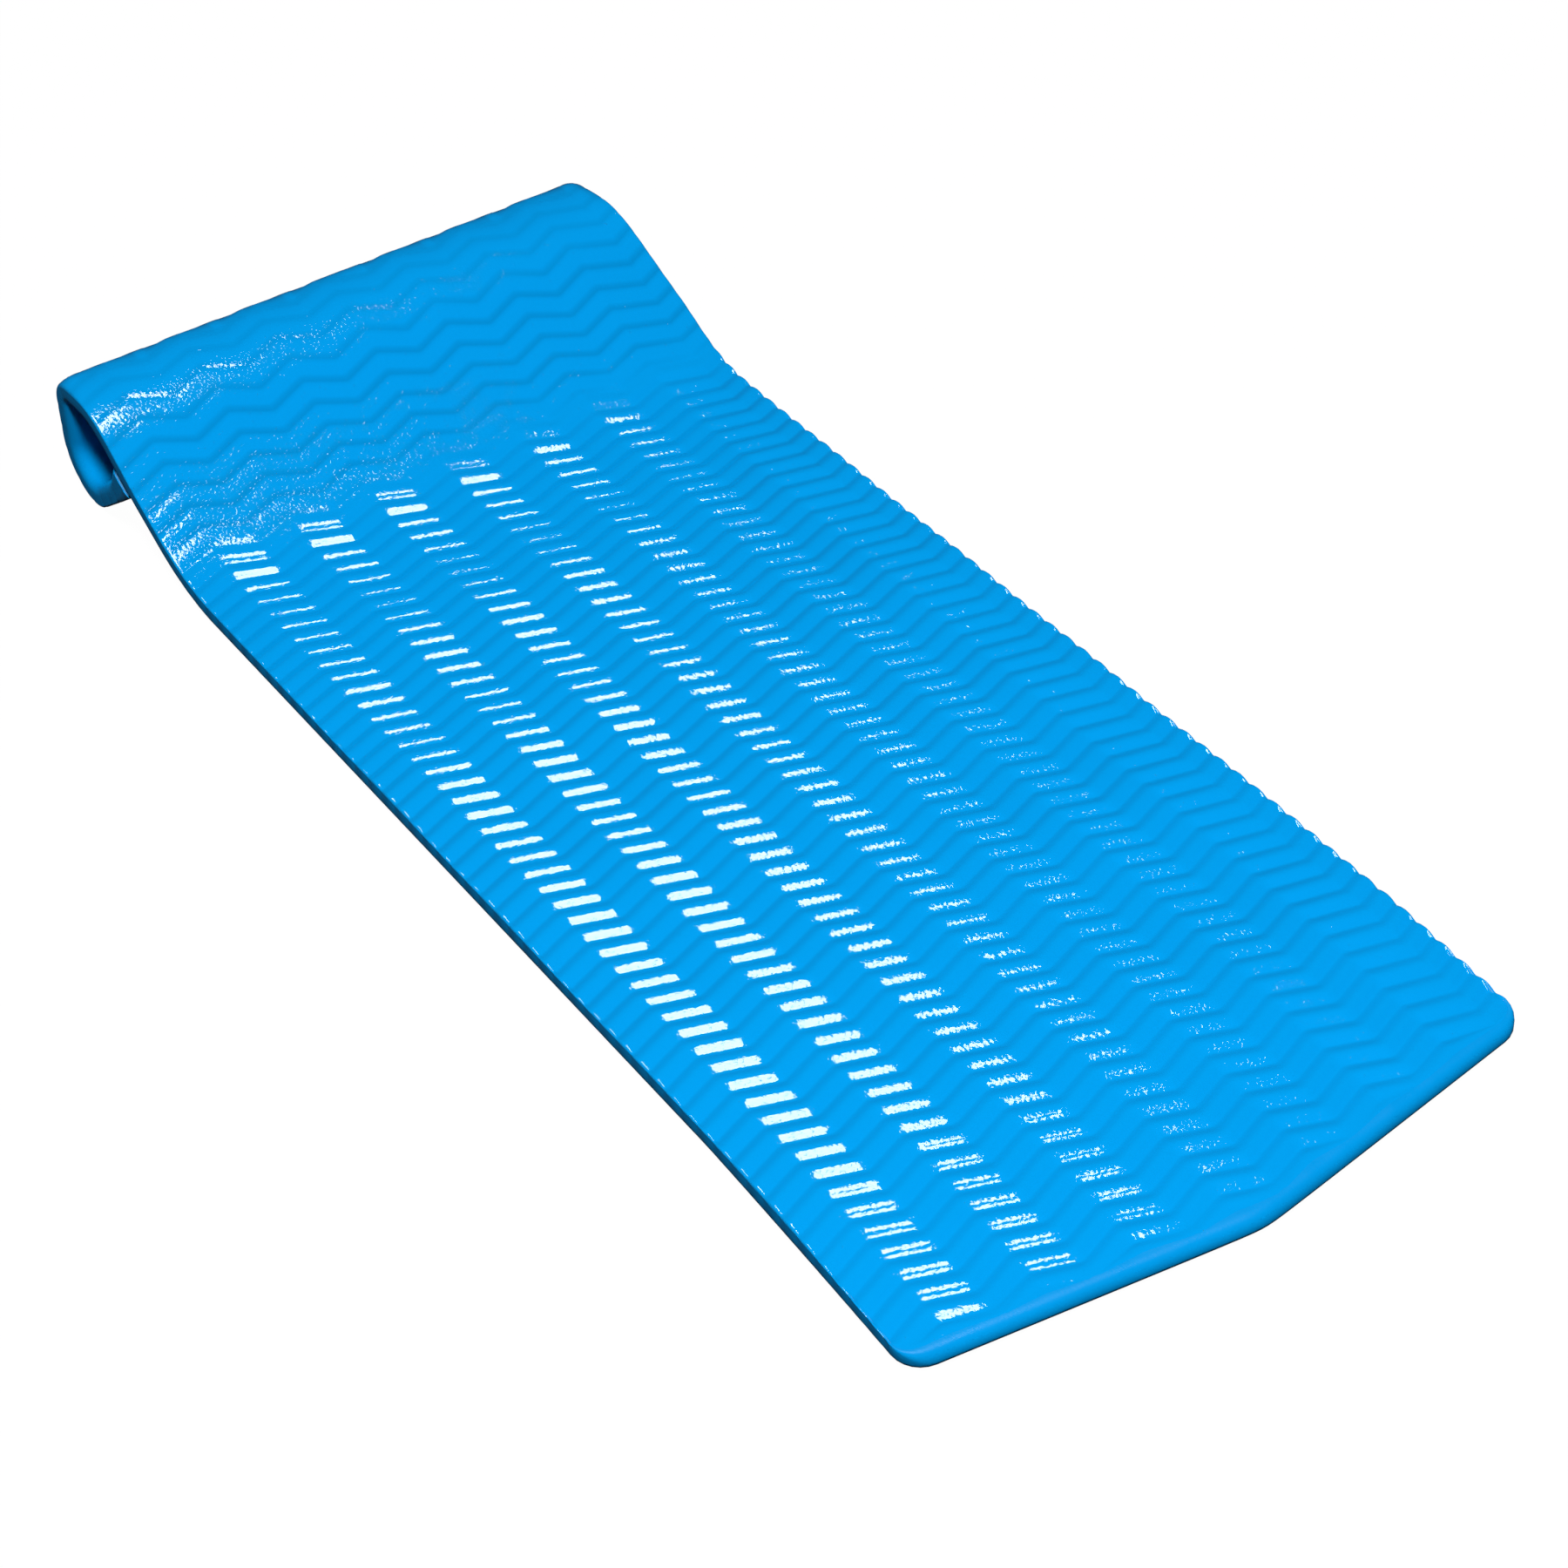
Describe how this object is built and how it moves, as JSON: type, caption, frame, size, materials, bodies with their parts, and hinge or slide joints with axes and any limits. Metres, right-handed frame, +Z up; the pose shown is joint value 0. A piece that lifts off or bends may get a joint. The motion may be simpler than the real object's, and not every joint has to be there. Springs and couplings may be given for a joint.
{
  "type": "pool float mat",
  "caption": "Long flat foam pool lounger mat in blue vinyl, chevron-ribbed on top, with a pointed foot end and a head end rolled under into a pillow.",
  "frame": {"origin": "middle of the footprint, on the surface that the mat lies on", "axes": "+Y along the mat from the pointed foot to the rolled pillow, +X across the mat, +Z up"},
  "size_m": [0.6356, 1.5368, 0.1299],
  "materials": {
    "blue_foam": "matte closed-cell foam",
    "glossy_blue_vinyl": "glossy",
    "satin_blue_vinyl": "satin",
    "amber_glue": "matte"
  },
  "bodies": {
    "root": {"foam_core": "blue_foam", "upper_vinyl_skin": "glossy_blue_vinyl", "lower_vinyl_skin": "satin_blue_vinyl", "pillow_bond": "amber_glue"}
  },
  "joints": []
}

STATED TASK >> Quote the listing in full, please, keeping every line exact.

CORRECT ANSWER >>
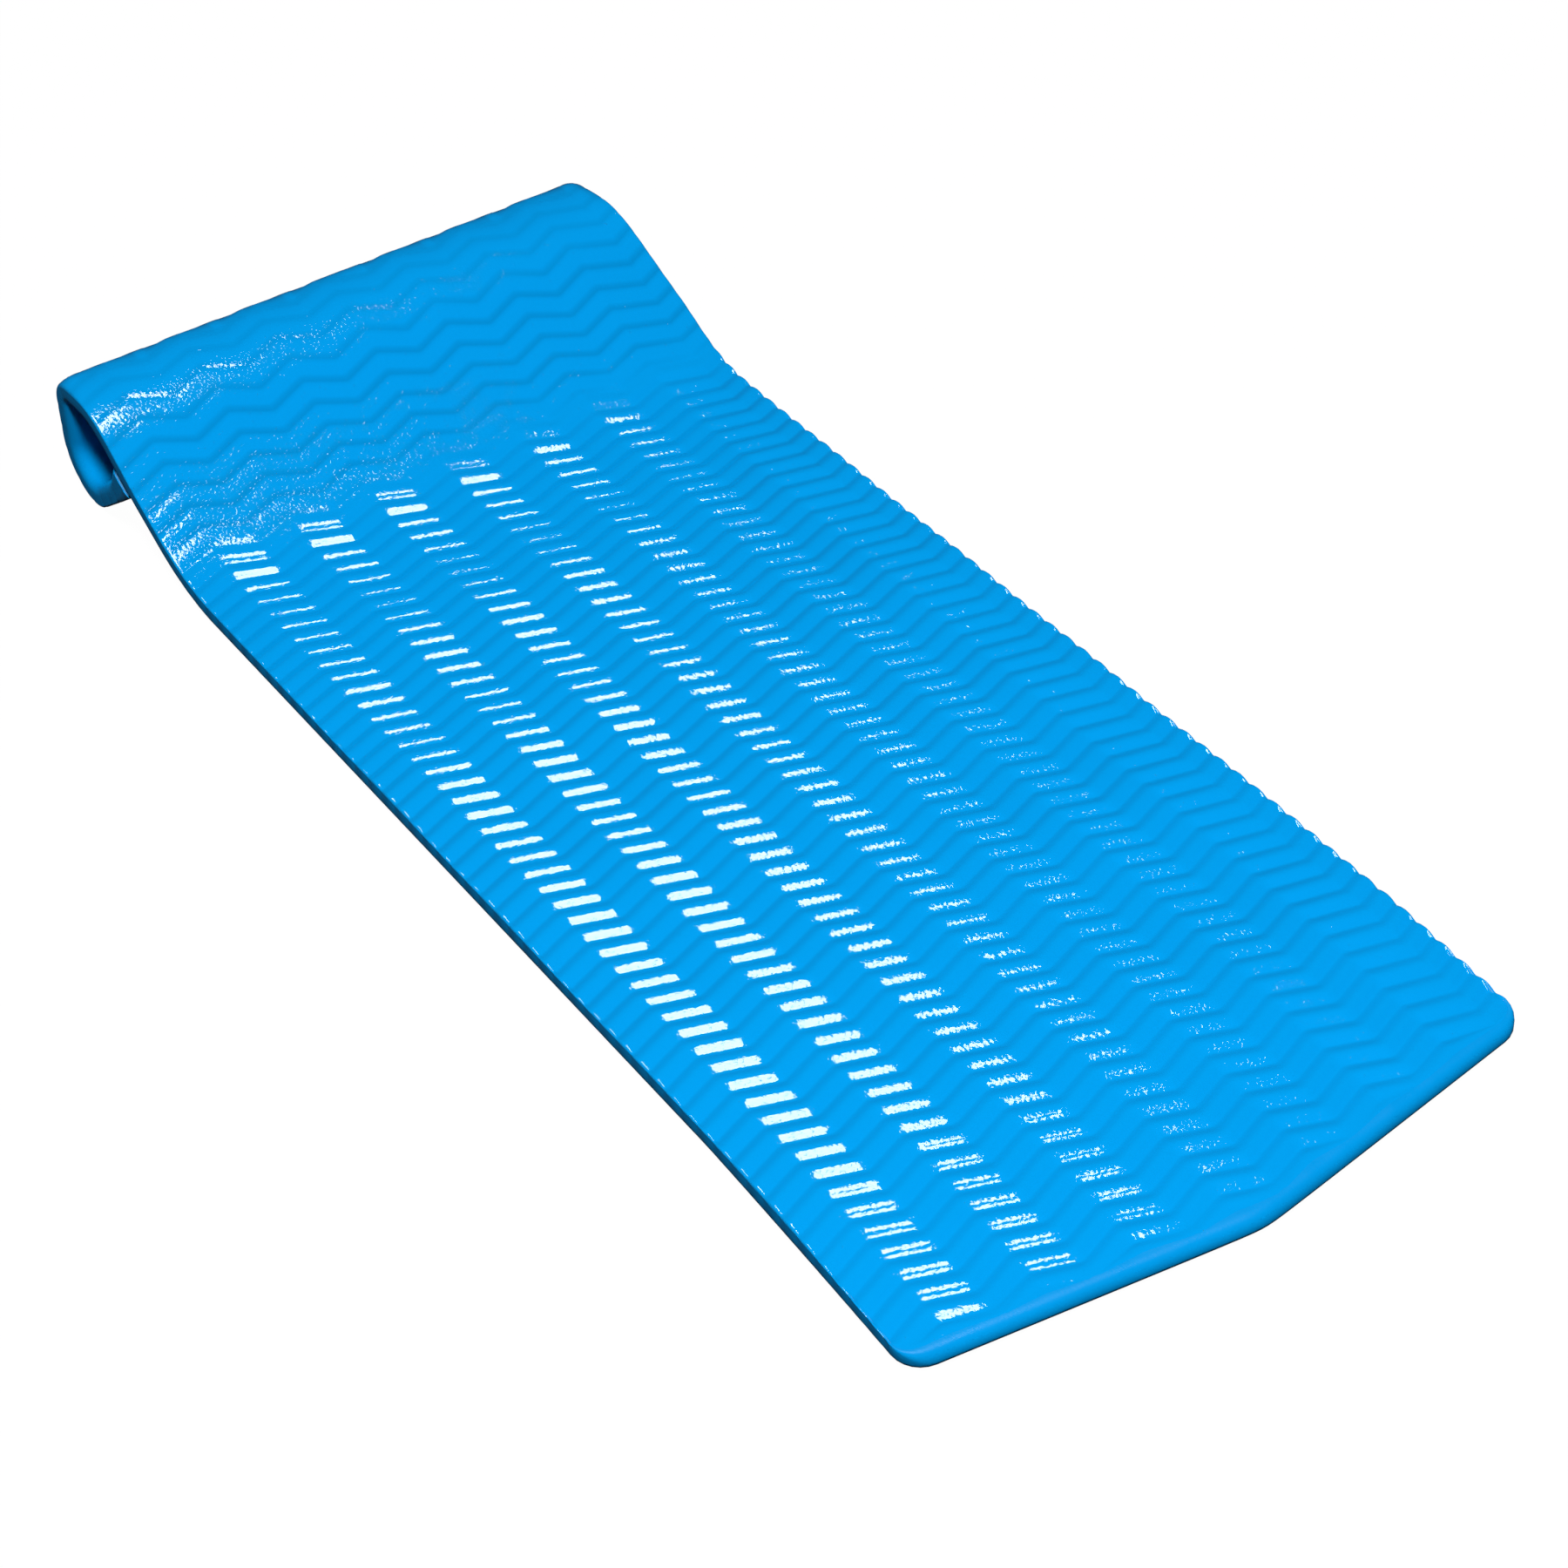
Describe how this object is built and how it moves, as JSON: type, caption, frame, size, materials, bodies with their parts, and hinge or slide joints with axes and any limits. Metres, right-handed frame, +Z up; the pose shown is joint value 0. A piece that lifts off or bends may get a joint. The motion may be simpler than the real object's, and not every joint has to be there. Springs and couplings may be given for a joint.
{
  "type": "pool float mat",
  "caption": "Long flat foam pool lounger mat in blue vinyl, chevron-ribbed on top, with a pointed foot end and a head end rolled under into a pillow.",
  "frame": {"origin": "middle of the footprint, on the surface that the mat lies on", "axes": "+Y along the mat from the pointed foot to the rolled pillow, +X across the mat, +Z up"},
  "size_m": [0.6356, 1.5368, 0.1299],
  "materials": {
    "blue_foam": "matte closed-cell foam",
    "glossy_blue_vinyl": "glossy",
    "satin_blue_vinyl": "satin",
    "amber_glue": "matte"
  },
  "bodies": {
    "root": {"foam_core": "blue_foam", "upper_vinyl_skin": "glossy_blue_vinyl", "lower_vinyl_skin": "satin_blue_vinyl", "pillow_bond": "amber_glue"}
  },
  "joints": []
}